In Harrogate, Slingsby Gin has had a gin experience running for a number of years whereby visitors learn the history of gin, get to taste plenty (there are 150 on offer) and make their own gin- based cocktail. But recognising that people want to be more hands-on, the people behind the Spirit of Harrogate are introducing a gin school later this year, where visitors can also make their own gin in mini copper stills to take away with them.
“We have been working on this for over a year,” says Marcus Black, joint managing director of the Spirit of Harrogate.
“Gin is still a growing market, but like in other areas of retail, people want to personalise their experience and that is what we are going to be offering.”
And it seems that our thirst for gin is now making it it big business.
Harrogate Tipple – the people behind Premium Harrogate Gin – are in the process of not only setting up home on the Ripley Castle Estate they have plans to open a gin school there too.
“You can pick your own botanicals from the vast and well-stocked gardens, as well as from the beautiful Victorian hothouses. You’ll then create your own recipe and take home a personalised bottle of gin,” says founder says Steve Green who founded the business with wife Sally after they relocated to Harrogate from London.

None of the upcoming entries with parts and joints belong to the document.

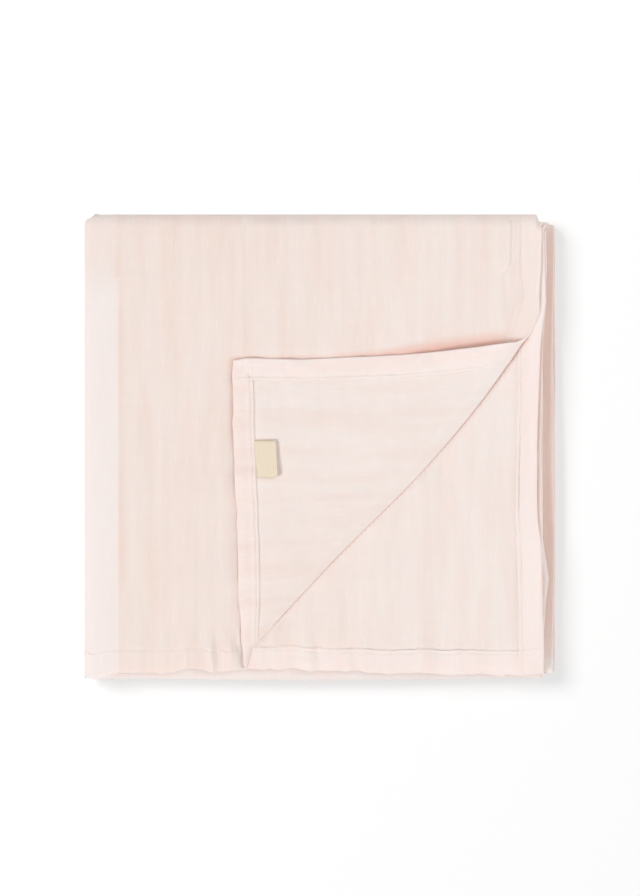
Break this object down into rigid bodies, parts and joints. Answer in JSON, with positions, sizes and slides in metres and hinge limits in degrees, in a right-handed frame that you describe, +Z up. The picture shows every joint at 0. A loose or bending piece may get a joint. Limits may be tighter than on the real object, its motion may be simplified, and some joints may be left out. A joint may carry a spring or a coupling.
{
  "type": "folded swaddle blanket",
  "caption": "Muslin swaddle blanket folded to a flat square stack, with one corner of its top layer turned back and a small folded label in the hem.",
  "frame": {"origin": "middle of the footprint, on the surface that the blanket lies on", "axes": "+Z up; +X towards the hemmed side where the turned corner's fold ends; -Y towards the hemmed front; -X is the big roll of the last fold"},
  "size_m": [0.309, 0.3076, 0.0329],
  "materials": {
    "muslin": "matte",
    "ribbon": "matte"
  },
  "bodies": {
    "root": {"blanket": "muslin", "label": "ribbon"}
  },
  "joints": []
}
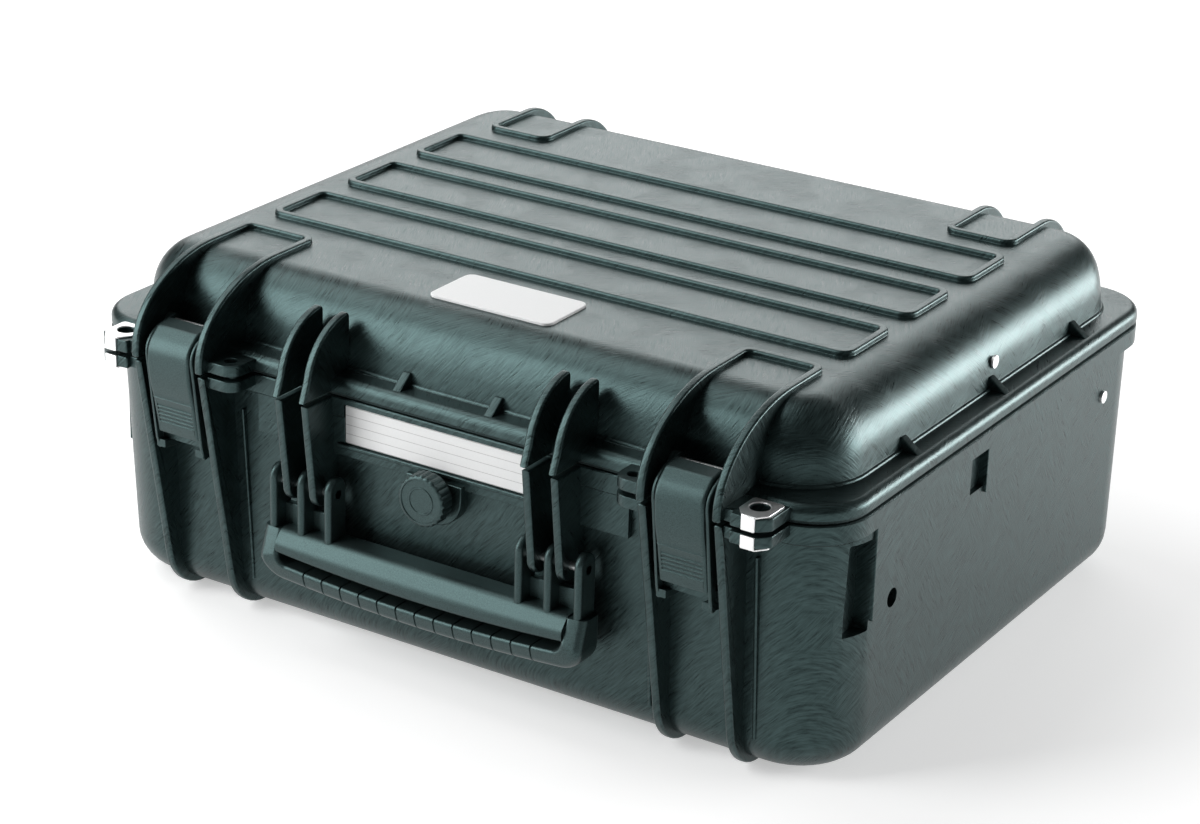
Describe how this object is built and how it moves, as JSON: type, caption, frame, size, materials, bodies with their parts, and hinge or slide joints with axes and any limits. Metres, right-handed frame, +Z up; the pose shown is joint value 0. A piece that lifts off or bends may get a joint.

So can just anyone make gin?
Not so, says Derek Harle, who is quick to point out that it is illegal to set up a distillery in your own garage.
“We have people come into the shop and say ‘we make our own gin you know.’ I explain to them that they are breaking the law, but they seem to think because it if for their own consumption or to give to friends it is okay, it isn’t.”
So if you do want to make your own gin you are better off heading down to one of Yorkshire’s growing number of gin schools and keeping within the law.